Entries with model source code

------------------------------------------------

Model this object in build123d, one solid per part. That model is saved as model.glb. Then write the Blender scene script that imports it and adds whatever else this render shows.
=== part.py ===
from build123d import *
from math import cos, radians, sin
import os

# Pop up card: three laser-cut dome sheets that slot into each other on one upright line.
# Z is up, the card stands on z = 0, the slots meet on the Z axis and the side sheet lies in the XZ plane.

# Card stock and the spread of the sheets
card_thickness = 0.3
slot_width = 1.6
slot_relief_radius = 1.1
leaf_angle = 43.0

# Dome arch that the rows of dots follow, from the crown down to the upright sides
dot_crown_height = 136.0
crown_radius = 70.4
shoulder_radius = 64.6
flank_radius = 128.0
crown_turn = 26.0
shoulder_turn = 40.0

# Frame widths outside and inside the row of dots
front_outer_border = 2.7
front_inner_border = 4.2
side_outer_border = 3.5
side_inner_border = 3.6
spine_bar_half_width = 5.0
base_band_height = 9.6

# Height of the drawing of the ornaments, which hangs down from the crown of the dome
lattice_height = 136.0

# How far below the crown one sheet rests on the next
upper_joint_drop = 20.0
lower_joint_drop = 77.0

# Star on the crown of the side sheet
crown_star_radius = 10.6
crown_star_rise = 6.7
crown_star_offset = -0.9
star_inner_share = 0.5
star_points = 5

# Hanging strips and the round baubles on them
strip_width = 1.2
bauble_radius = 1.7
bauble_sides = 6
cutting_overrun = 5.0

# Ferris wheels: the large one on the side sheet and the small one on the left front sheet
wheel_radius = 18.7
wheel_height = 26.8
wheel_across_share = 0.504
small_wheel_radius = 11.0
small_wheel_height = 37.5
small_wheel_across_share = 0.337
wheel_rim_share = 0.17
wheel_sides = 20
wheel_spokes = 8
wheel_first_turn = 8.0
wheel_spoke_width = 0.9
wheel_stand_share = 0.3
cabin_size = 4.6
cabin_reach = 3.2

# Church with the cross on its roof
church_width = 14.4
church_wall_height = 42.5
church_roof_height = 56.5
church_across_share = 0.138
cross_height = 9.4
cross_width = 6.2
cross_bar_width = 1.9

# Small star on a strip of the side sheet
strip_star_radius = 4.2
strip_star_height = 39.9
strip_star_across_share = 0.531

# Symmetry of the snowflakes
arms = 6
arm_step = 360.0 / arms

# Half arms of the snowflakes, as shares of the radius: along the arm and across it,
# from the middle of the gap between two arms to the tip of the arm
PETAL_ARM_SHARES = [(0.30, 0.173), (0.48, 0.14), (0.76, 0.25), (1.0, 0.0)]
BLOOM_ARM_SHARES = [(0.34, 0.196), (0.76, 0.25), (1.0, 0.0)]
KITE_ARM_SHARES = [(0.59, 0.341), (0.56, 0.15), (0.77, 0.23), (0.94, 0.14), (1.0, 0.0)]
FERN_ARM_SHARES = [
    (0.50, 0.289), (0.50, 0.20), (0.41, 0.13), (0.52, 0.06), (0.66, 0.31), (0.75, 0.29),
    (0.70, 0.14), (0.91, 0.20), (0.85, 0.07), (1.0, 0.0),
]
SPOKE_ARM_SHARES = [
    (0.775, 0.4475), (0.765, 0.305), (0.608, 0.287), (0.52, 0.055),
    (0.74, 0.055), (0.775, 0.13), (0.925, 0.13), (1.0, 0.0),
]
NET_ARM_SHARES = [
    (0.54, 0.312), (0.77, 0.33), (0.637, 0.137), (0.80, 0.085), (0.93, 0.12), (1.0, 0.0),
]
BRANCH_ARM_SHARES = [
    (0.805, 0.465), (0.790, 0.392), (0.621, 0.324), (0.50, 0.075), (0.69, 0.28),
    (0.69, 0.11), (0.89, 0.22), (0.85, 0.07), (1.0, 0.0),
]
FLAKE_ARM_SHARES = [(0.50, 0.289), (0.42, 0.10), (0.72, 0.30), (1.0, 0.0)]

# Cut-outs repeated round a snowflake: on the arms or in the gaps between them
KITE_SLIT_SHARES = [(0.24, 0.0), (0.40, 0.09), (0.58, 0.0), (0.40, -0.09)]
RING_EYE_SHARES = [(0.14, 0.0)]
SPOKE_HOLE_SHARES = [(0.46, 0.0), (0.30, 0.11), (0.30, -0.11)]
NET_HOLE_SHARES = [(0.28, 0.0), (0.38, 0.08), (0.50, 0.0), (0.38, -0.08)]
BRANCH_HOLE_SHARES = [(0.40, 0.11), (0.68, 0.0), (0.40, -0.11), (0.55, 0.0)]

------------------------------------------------

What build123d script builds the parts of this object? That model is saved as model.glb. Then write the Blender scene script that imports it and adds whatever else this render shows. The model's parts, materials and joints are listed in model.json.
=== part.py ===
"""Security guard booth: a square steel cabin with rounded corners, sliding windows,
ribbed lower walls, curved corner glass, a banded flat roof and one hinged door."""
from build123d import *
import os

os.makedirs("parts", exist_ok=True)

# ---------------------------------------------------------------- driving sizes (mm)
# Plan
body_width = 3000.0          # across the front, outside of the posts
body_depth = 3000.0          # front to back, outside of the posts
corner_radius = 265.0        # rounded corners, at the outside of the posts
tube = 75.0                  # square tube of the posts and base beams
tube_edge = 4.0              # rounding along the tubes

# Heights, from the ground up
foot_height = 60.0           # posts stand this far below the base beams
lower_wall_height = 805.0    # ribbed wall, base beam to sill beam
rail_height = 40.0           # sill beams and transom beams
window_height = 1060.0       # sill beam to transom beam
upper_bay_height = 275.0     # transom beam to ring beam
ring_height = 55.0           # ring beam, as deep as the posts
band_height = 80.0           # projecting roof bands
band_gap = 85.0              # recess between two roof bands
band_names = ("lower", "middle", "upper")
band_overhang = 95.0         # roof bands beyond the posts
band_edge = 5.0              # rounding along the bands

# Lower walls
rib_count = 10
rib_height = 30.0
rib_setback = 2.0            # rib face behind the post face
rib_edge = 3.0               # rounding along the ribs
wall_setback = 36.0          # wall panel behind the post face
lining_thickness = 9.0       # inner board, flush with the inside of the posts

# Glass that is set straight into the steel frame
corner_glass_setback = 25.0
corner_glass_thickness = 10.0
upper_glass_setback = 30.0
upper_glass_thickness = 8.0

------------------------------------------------

#### TASK
State how many lines above contain the string "script", with no other words.

#### COMPLETE RESPONSE
2